Starting a new job or career.
Buying a home.
Planning or starting retirement.
I’m sure you can identify more of your own big life experiences that require context, but I think you get the idea of what I’m talking about. All of the above experiences require making a commitment of time, money, and emotional energy. All also assume that you think you know what you’re doing, or you wouldn’t be doing it.
So, what can go wrong? Is there a common pattern to big mistakes in these kinds of life commitments? My personal life experience tells me there is a pattern of mistake-making that leads to problems.
Examples of Problems When Missing Needed Context
The biggest problems in life, in my opinion, come from entering into an important life decision with insufficient knowledge and experience to avoid making big mistakes. I’ll offer a few examples to help clarify what I mean by not knowing what you should know, and why that can bring on failure:
My biggest business blunder was starting an ice cream store because I had the money but no experience in that business. I imagined that any retail store owner made money and I was wrong. I discovered that I didn’t like being a retail clerk, I wanted to work behind a desk in my office, and I learned that I didn’t like making ice cream. The only thing I loved about ice cream was eating it. And one more problem - I lost money. I should have worked in somebody else’s ice cream store first, before investing my money in my own store. That’s how you learn a business, by starting at the bottom and doing the grunt work first.

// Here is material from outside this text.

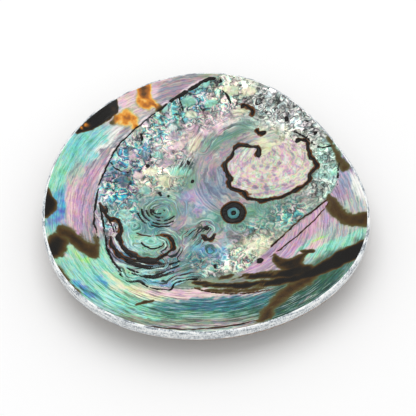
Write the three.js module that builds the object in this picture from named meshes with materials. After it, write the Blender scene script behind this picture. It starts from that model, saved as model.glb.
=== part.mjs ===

Another big mistake I made was signing up to get a college degree to be an art director without knowing what an art director’s life is really like. I hated it, and almost flunked out of college before I woke up. I should have talked to people who were art directors and spent time trying to work in an ad agency to get that kind of job context first.
Getting married is a commitment, in which and almost half of first marriages fail. I don’t know how to prepare for a lifetime commitment to a relationship other than just getting to know people and relationships better any way you can. I was a recluse in high school, spending too much time alone drawing cartoons in my bedroom. I had a lot to learn about other people and myself.
Retiring is a major life change for everyone and too many people fantasize that it’s like going on a permanent vacation. I saw a video yesterday that claimed that 70% of retirees who purchase an RVs (Recreation Vehicles) for retirement try to return them within 18 months. Couldn’t they have just rented one and tried it out first?
Dan’s Net Take-Away
Here’s how I would now summarize my definition of context, why it’s important, and what you can do to minimize problems with incomplete context before you start a new life experience.
My Definition of Context
It’s much more than background information, as the dictionary definition implies. It’s the totality of human experience surrounding a subject that helps us better understand what it’s all about. In other words, it’s knowing what it means and how it works. That requires understanding it logically, emotionally, and even behaviorally. As I used to tell my students at Rutgers, if you really want to learn to swim, you can watch all the videos of swimmers you want, but sooner or later, you’re going to have to get into the pool and start doing it.
Why It’s Important
If you’re familiar with the Dunning-Kruger effect, you know it’s the cognitive bias where people with limited knowledge or competence in a domain greatly overestimate their own knowledge or competence. Context is really knowing and understanding instead of just thinking you understand something, because you may be familiar with the term or experiencing it in part. Said simply, it’s the difference between really knowing and imagining you know something. That makes all the difference in your outcome or use of some idea or process.
How You Can Minimize Problems with a Lack of Context
After much negative experience with my own lack of context when I needed it, I came up with two basic rules to minimize the risk of bad outcomes from a lack of context:
Dan’s Two Rules
Never assume you really know what your new life will be like without attempting to test your new experience out before fully committing to it, any way you can.
In reviewing possibilities, and testing, keep your eyes wide open and look for the realities of it—not just the pleasures you anticipate.
I hope you find this post understandable, useful, and even inspiring to jump into the pool, rather than depend on what other people tell you. Good luck with whatever context you want to learn.